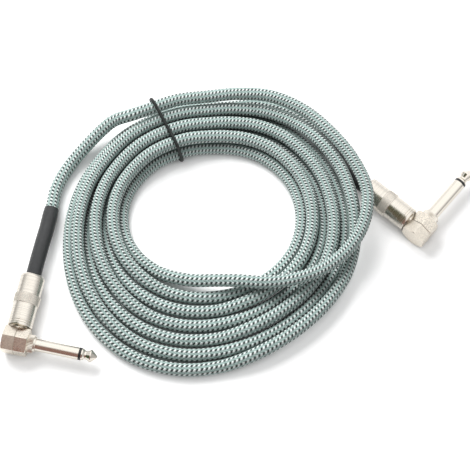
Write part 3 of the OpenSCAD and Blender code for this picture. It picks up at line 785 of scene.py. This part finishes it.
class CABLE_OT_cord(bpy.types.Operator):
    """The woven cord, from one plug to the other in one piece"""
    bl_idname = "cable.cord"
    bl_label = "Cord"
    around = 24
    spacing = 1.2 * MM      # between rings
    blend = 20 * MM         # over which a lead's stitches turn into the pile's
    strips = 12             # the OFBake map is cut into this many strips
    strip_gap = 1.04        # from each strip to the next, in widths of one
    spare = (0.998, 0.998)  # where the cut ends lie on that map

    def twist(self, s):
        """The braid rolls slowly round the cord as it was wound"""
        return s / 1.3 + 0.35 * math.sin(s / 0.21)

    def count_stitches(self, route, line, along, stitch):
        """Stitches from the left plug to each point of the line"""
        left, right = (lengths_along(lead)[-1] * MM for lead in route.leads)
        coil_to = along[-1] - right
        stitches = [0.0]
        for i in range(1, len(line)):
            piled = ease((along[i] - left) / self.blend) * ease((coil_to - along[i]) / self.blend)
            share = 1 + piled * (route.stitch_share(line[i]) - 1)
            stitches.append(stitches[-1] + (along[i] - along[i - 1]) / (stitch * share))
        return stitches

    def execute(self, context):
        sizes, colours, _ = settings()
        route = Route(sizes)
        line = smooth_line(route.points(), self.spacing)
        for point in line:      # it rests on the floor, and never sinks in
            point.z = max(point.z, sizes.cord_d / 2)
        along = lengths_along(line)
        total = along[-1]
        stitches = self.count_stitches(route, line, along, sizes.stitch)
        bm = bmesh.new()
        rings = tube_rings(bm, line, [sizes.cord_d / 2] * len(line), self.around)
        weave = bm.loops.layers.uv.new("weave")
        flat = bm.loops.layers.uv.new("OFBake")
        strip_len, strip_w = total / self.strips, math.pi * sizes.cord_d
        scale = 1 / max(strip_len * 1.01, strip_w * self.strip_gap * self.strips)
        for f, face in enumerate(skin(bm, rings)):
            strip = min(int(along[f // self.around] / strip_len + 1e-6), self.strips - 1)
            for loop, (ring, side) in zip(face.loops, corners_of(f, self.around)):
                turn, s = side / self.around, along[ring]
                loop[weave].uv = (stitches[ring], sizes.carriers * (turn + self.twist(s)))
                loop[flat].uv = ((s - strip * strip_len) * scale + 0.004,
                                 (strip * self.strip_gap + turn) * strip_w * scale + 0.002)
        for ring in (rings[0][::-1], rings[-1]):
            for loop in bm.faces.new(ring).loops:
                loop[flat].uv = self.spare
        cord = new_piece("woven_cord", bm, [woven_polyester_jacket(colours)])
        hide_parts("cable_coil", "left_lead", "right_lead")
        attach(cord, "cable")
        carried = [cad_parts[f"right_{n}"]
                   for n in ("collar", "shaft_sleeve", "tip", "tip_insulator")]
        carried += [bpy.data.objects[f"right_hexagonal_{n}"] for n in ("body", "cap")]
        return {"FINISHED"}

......

#### WRITTEN INSTRUCTION:
Each line containing the word "this" counts once; say how many such lines there are, giving only the number.

#### OUTPUT OF THE EXERCISE:
2